Tax property values.
We could talk about the merits of Georgeism but honestly let's set that aside - conventional property taxes are sufficient here. Most of Manhattan apparently has <1% annual property tax, and the eclectic sometimes regressive way it's calculated in NYC is suggestive of corruption. These asset bubbles can only inflate because the owners make nearly as much money sitting on a vacant property as they make with tenants, so they borrow approximately All The Money to dump it into real estate. Property taxes are not just a necessary evil to keep the schools running and the garbage collected (cough), they're a tiny fractional "decommodification" of property as asset, because the money collected from the owners is spent on the residents. Most of this money passes through directly into higher rents, and we shouldn't care about that, because it's spent on the residents (if the residents don't want good public services, literally hand them a check, direct redistribution). This punishes vacant properties appreciably, and pushes them back into the market.

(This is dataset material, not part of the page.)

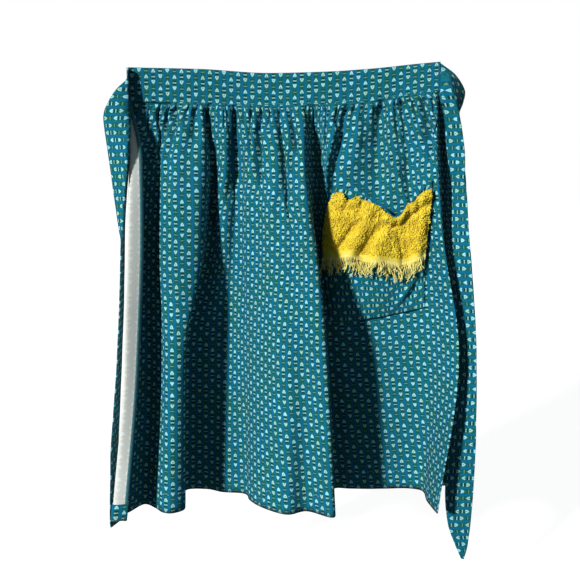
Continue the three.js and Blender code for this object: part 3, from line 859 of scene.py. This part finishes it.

The ecosystem of debt and bank collateral that has grown around near-zero property taxes has strongly encouraged high vacancy rates, because the banks directly demand that what rents be collected, are high enough to justify the collateral valuation, but don't actually demand that rents be collected.
Set property values to the rate of inflation (depending on your preferences, CPI or local COL or local selling prices or S&P), and you have fully "decommodified" housing without lining the landlords up against the wall and shooting them, an option that is increasingly popular.
> Most of Manhattan apparently has <1% annual property tax, and the eclectic sometimes regressive way it's calculated in NYC is suggestive of corruption.
While NYC has never lacked for rot and corruption, those really aren't needed - or even particularly useful - for something like this.
As soon as you've got any sort of law / regulation / status quo that benefits a class of well-to-do people, there will be intense pressure to maintain that situation. Vs. the opposition - honest reformers, idealists, the poor, whoever - even if they're far more numerous, just never seem to have the zeal / focus / attention span / whatever to correct the problem.
> These asset bubbles can only inflate because the owners make nearly as much money sitting on a vacant property as they make with tenants, so they borrow approximately All The Money to dump it into real estate.
The problem is, as long as the stonk based US pension system keeps flooding dozens of billions of dollars a month into the markets, there will always be enough money to flow into REITs and driving up prices, even for vacancies.
Now, introducing (or adequately hiking) property taxes has the problem it may cost the REITs a bit of their profits - but it will be a nasty issue for individual families and small shops, and the large stores will just pass on the cost to customers because even with that, they will still be cheaper than small stores.
Vacancy taxes sound good on paper, because they - if done well - only hit REITs that hope for value gains and other unproductive uses of rare real estate (like Chinese and Russians parking wealth in Western real estate so it can't be seized by the government). The issue with them is a second order effect. If made painful enough to be worth the effort and actually force landlords to either rent out if need be at a lower price or sell, again if need be at a lower price. That however immediately forces REITs to write off significant chunks of the asset value (if rented out) or, even worse, actually realize a loss on the books (if selling).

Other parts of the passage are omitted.